Can you tell us how old your tank has been set up and the ammonia right now? I'm curious. Did you do the nitrogen cycle? And I think tank would look empty with one male betta so I would go with the Females. Add them last. I think you could also get some snails or a small algea eating fish, perhaps Bristle Nose Plecos or Rubber Lipped?


----------



## monty98 (Aug 3, 2011)

i dont know what the level is, i got the test strips from wal mart. i tank has been going for about 2 to 3 weeks with a picasimus and my daughters betta. i have 3 live grass plants that are 6" to 7" tall and i just put 2 bulbs in(i belive they are some type of flower?) once they come up or i get more live plants im going to take out the fake ones. i also have had the filter running and i have a undergravle system but no cartridges at the out fall of the tubes. thats about it. so any help or info about the tank or what would be good would be a huge help. thanks again


----------



## Betta man (Mar 25, 2011)

Neons and bettas should work.

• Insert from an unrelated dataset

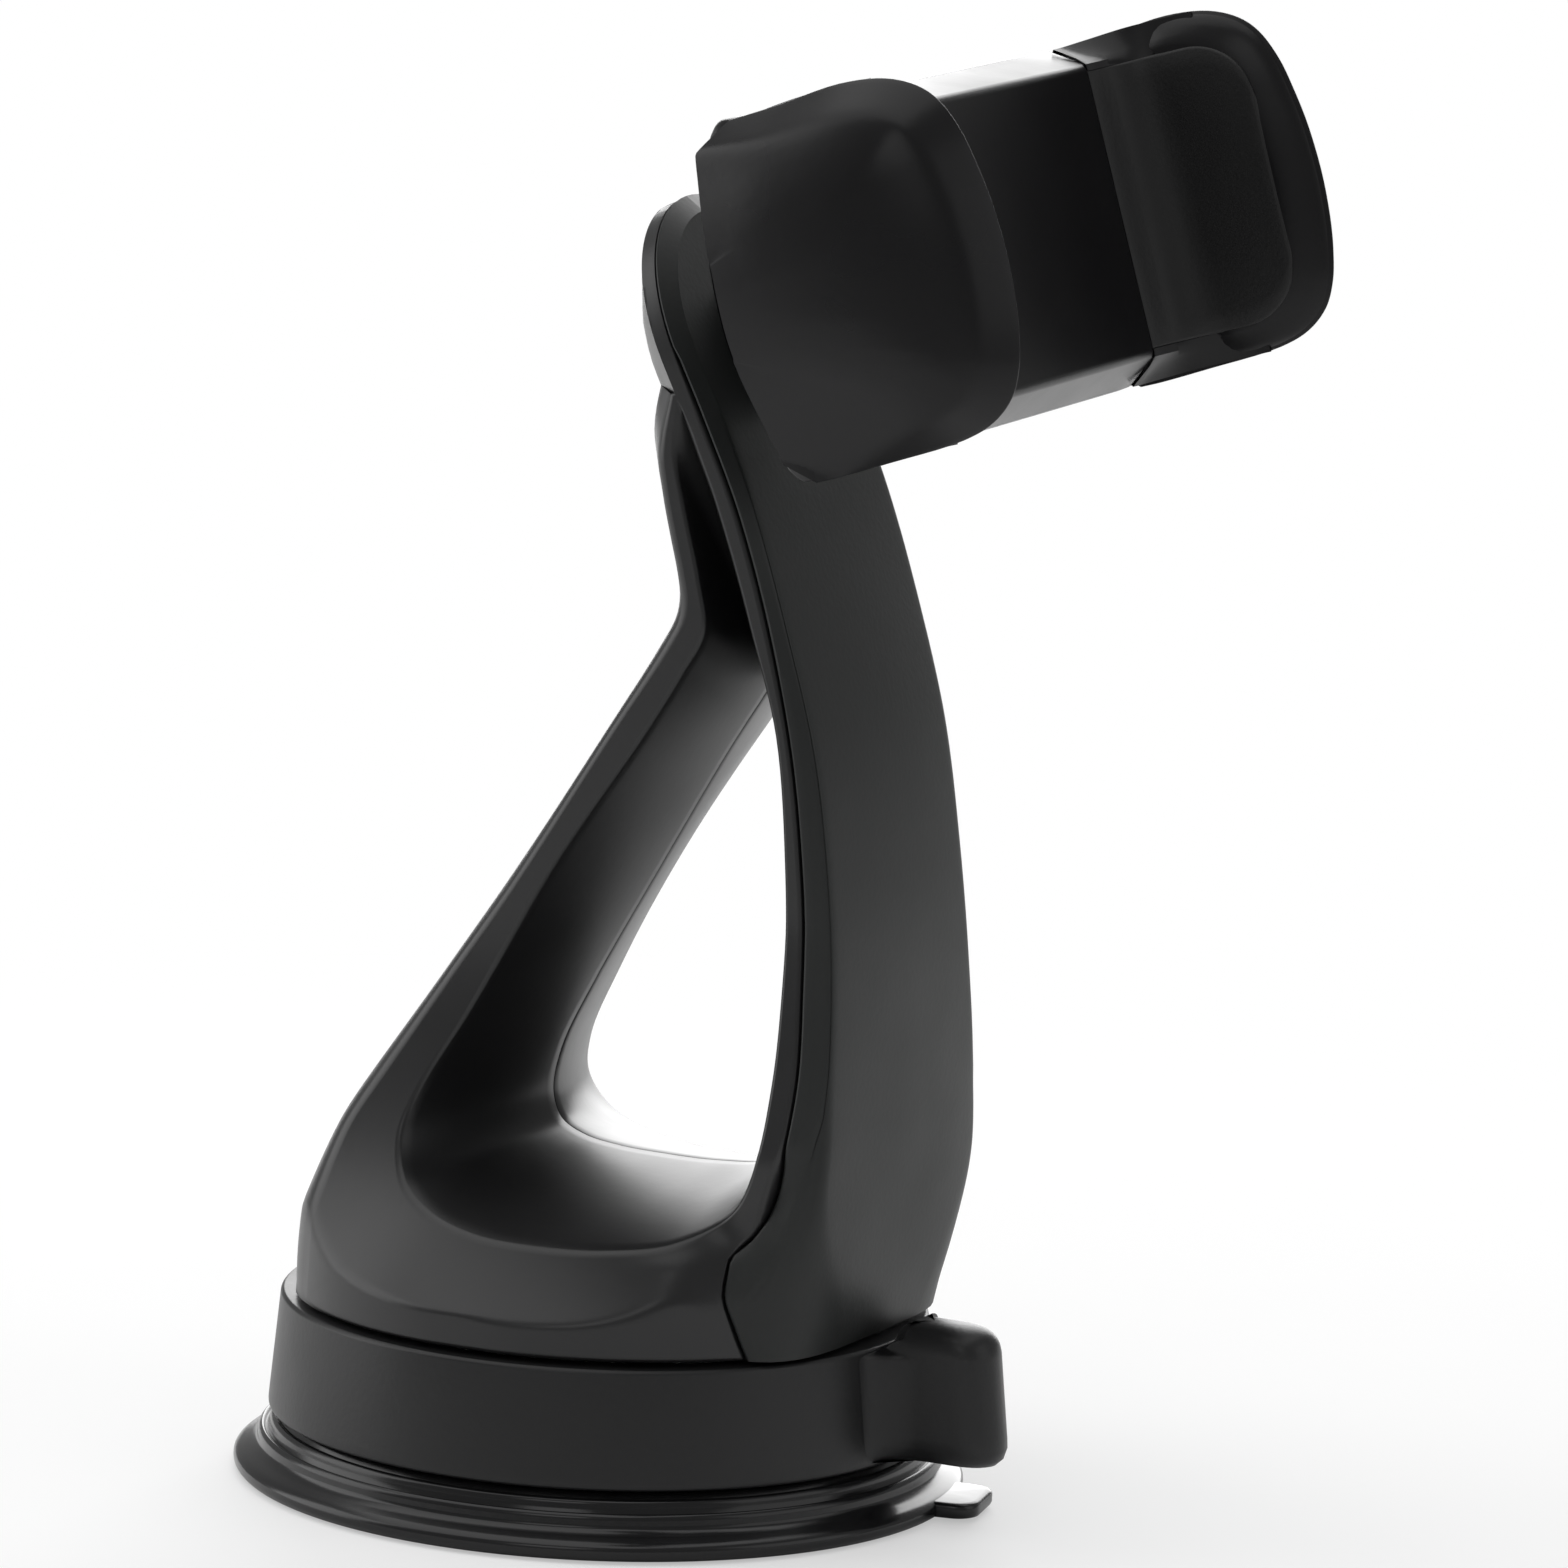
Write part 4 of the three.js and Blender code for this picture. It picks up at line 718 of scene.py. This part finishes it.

I've been wanting to do it for a while... the neons may nip though.


----------



## lohachata (Jan 27, 2006)

hmmmmm...i have never heard of a "picasimus"..do you mean "plecostomus" ?

in almost 40 years of keeping fish ; i have not ever had neon tetras nip fins ; but i will defer to those more knowledgable than i...


----------



## fishbubbles (Sep 16, 2011)

I have a betta and 9 neon tetras together! They are so happy :]


----------